Beyond what’s banned, look also at what’s allowed — Google and Apple have attracted criticism from conservatives for banning free speech apps like Gab. Meanwhile, they’ve allowed a Saudi Arabian smartphone app that allows men to track the movements of women and “stop them leaving the country.”

Welcome to globalized free trade, where household-name American companies bend over backward to appease the whims of foreign tyrants. Where the same corporations that fire their own employees at the slightest hint of sexism help Saudi Arabian men keep tabs on women’s movements. Where corporate social media accounts deck themselves out in rainbow flags at every opportunity, while the companies they represent help Islamic mobs suppress sexual minorities.

On free speech, at least, they’re consistent — they clamp down on dissidents abroad and dissidents in the west, often at the behest of governments.

The problem is likely to get worse. In a globalized economy, western companies have every incentive to look to authoritarian societies to market their products — demographically, those countries are on the rise while liberal societies are on the decline.

China has a population of 1.3 billion — almost double that of Europe and the United States combined. The fertility rate in the aftermath of its one-child policy is low, at 1.62 — but still not as low as the E.U. average of 1.60.

When you subtract the birthrates of immigrant populations from European countries, the fertility gap appears even starker. In 2015, the birthrate for non-immigrant German women was 1.43 — the same as that of Japan, the country that has long been the world’s poster child for demographic crisis.

The distinction between immigrant and non-immigrant birthrates in the west is important, because many of the minority communities in western countries are disproportionately likely to reject liberal values. In Britain, for example, 52 percent of Muslims say they would ban homosexuality. The Muslim fertility rate in Britain? 2.9, compared to 1.8 for for non-Muslims. Western corporations might have to put away their rainbow flags in the future United Kingdom.

The repressive foreign regimes that western companies are now cooperating with also preside over booming populations compared to western societies. Pakistan has an average fertility of 3.48 babies per woman, more than twice that of the European Union. In Saudi Arabia, it’s 2.53. In Indonesia, 2.36. All are above the replacement rate.

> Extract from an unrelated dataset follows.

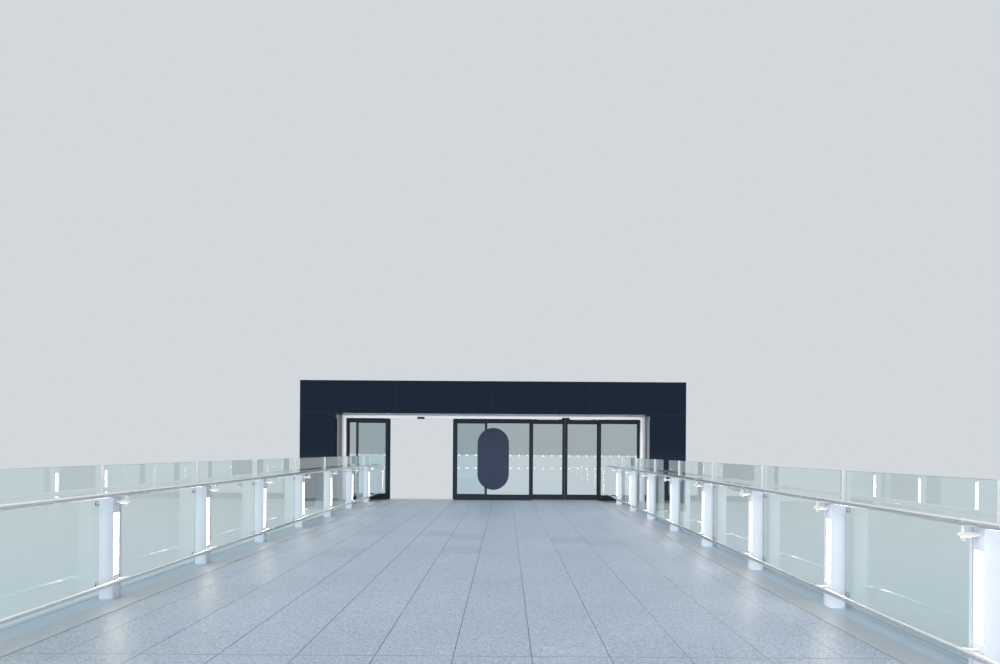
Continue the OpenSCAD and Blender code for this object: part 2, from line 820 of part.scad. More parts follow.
sensor_w = 220;
sensor_h = 60;
sensor_t = 45;
sensor_drop = 10;
module door_sensors() {
  sensor_x = centre_half + doorway_w / 2;
  sensor_z = head_z + sensor_drop;
  color("black") translate([0, portal_y, 0]) both_sides()
    span([sensor_x - sensor_w / 2, frame_front - sensor_t, sensor_z - sensor_h / 2],
      [sensor_x + sensor_w / 2, frame_front, sensor_z + sensor_h / 2]);
}

// Door leaves, drawn closed on the right side. A leaf laps the fixed screen beside it.
leaf_lap = 40;
meeting_gap = 8;
leaf_stile = 65;
leaf_foot = 155;
leaf_head = 120;
leaf_low = deck_h + leaf_lift;
leaf_high = head_z - leaf_head_clear;
meeting_x = centre_half + doorway_w / 2;
outer_leaf_x = [meeting_x + meeting_gap / 2, bay_outer + leaf_lap];
inner_leaf_x = [centre_half - leaf_lap, meeting_x - meeting_gap / 2];
hanger_w = 90;
hanger_inset = 140;

// A hanger: a plate on the leaf's head, an axle and a roller on the rear lip of the track
module hanger(x) {
  roller_z = lip_z + lip_t + seat + roller_d / 2;
  span([x - hanger_w / 2, leaf_mid - hanger_t / 2, leaf_high - leaf_head / 2],
    [x + hanger_w / 2, leaf_mid + hanger_t / 2, roller_z + roller_d / 2]);
  translate([x, leaf_mid, roller_z]) rotate([-90, 0, 0])
    cylinder(d = roller_d / 3, h = hanger_t / 2 + roller_gap + roller_w / 2);
  translate([x, leaf_mid + hanger_t / 2 + roller_gap, roller_z]) rotate([-90, 0, 0])
    cylinder(d = roller_d, h = roller_w);
}

module leaf(range, shift) {
  color("darkslategray") translate([shift, portal_y, 0]) {
    framed(range[0], range[1], leaf_low, leaf_high, leaf_front, leaf_back,
      leaf_stile, leaf_foot, leaf_head);
    hanger(range[0] + hanger_inset);
    hanger(range[1] - hanger_inset);
  }
}

module leaf_pane(range, shift) {
  color("lightcyan", 0.4) translate([shift, portal_y, 0])
    pane(range[0], range[1], leaf_low, leaf_high, leaf_mid, leaf_stile, leaf_foot, leaf_head);
}

// The left pair stands open and the right pair is closed
module left_outer_leaf() { mirror([1, 0, 0]) leaf(outer_leaf_x, leaf_travel); }
module left_outer_pane() { mirror([1, 0, 0]) leaf_pane(outer_leaf_x, leaf_travel); }
module left_inner_leaf() { mirror([1, 0, 0]) leaf(inner_leaf_x, -leaf_travel); }
module left_inner_pane() { mirror([1, 0, 0]) leaf_pane(inner_leaf_x, -leaf_travel); }
module right_outer_leaf() { leaf(outer_leaf_x, 0); }
module right_outer_pane() { leaf_pane(outer_leaf_x, 0); }
module right_inner_leaf() { leaf(inner_leaf_x, 0); }
module right_inner_pane() { leaf_pane(inner_leaf_x, 0); }

deck_slab();
landing_slab();
granite_paving();
drain_covers();
kerb_strips();
edge_beams();
left_girder();
right_girder();
cross_beams();
soffit_panels();
outriggers();
landing_brackets();
bearing_shoes();
near_crosshead();
terminal_crosshead();
near_columns();
terminal_columns();
left_posts();
right_posts();
post_lights();
stanchions();
left_glass();
right_glass();
glass_clamps();
handrails();
low_rails();
rail_brackets();
portal_frame();
fascia_box();
fascia_panels();
left_cheek();
right_cheek();
cheek_panels();
side_screens();
centre_screen();
screen_glass();
door_track();
threshold();
door_sensors();
left_outer_leaf();
left_outer_pane();
left_inner_leaf();
left_inner_pane();
right_outer_leaf();
right_outer_pane();
right_inner_leaf();
right_inner_pane();
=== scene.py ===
import math
import random
from contextlib import contextmanager

import bpy
from bpy.props import FloatProperty, FloatVectorProperty, IntProperty, PointerProperty
from mathutils import Matrix, Vector


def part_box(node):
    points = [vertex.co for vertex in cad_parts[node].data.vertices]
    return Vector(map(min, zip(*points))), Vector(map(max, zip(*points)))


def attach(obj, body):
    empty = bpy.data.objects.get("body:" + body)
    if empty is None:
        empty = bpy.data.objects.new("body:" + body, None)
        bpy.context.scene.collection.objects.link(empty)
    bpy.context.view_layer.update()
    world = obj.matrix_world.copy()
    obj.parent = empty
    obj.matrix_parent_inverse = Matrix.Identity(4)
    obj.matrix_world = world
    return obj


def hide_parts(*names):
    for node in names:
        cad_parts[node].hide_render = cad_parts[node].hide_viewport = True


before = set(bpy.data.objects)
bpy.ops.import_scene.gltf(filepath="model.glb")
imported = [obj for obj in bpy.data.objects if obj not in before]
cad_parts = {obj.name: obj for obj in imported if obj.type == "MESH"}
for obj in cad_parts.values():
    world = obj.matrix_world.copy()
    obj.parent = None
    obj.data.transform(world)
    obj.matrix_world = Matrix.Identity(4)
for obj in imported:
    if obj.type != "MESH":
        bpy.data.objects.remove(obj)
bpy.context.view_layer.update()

bl_info = {
    "name": "Link Bridge Finishes",
    "version": (1, 0, 0),
    "blender": (4, 5, 0),
    "location": "View3D > Sidebar > Link Bridge",
    "description": "Paves, fits out and lights a pedestrian link bridge with an entrance portal",
    "category": "Object",
}

BRIDGE = "bridge"
DOORS = ("left_outer", "left_inner", "right_outer", "right_inner")
SIDES = (-1, 1)  # left and right of the centreline
MM = 0.001
BITE = 1 * MM  # how far a piece reaches into what carries it


def linear(code):
    """The linear colour of an sRGB hex code."""
    shares = [int(code[i : i + 2], 16) / 255 for i in (0, 2, 4)]
    return tuple(s / 12.92 if s <= 0.04045 else ((s + 0.055) / 1.055) ** 2.4 for s in shares)


def length(name, words, default):
    """A size in metres, shown with its unit."""
    return FloatProperty(name=name, description=words, default=default, unit="LENGTH", subtype="DISTANCE")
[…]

As populations in repressive societies expand, western corporations are faced with a simple choice: dispense with their woke progressive values, or wave goodbye to billions of potential consumers. In a globalized economy where they face little political restrictions at home for co-operating with authoritarian regimes, it’s a pretty easy decision.

“The Good Censor,” an internal Google research document leaked to Breitbart News, admitted as much. Acknowledging a “shift toward censorship” amid a steep rise in government takedown requests around the world, the briefing noted that moving further towards censorship would allow the company to appease foreign governments and “maintain global expansion.”

If they don’t want American companies cooperating with tyranny abroad, conservatives must once again scrutinize their old commitment to free trade. It’s certainly possible to have free trade and western values — but only if western demographics are rising beyond those in authoritarian societies. They’re not. And in a globalized economy, that creates an incentive for western corporations to cater to the latter over the former. Enjoy the mockery of Saudi Arabia on Netflix? Too bad, it won’t stay there for long.

Under present conditions, the grim global future involves western companies — who own the most powerful tracking and censorship technology in the world — joining forces with foreign regimes to help them oppress their own countries.

There are two alternatives. First, western politicians can use their influence to counter globalized market incentives. That’s what happened in the case of Google’s “Dragonfly,” as a massive, bipartisan political backlash at home forced the tech giant to kick the dystopian project into the weeds. A similar backlash may be emerging over Saudi Arabia’s woman-tracking apps.

The other alternative, which would solve more problems than just this one, is to follow the lead of Hungary’s Viktor Orban and Italy’s Matteo Salvini, and take serious steps to reverse the western demographic crisis.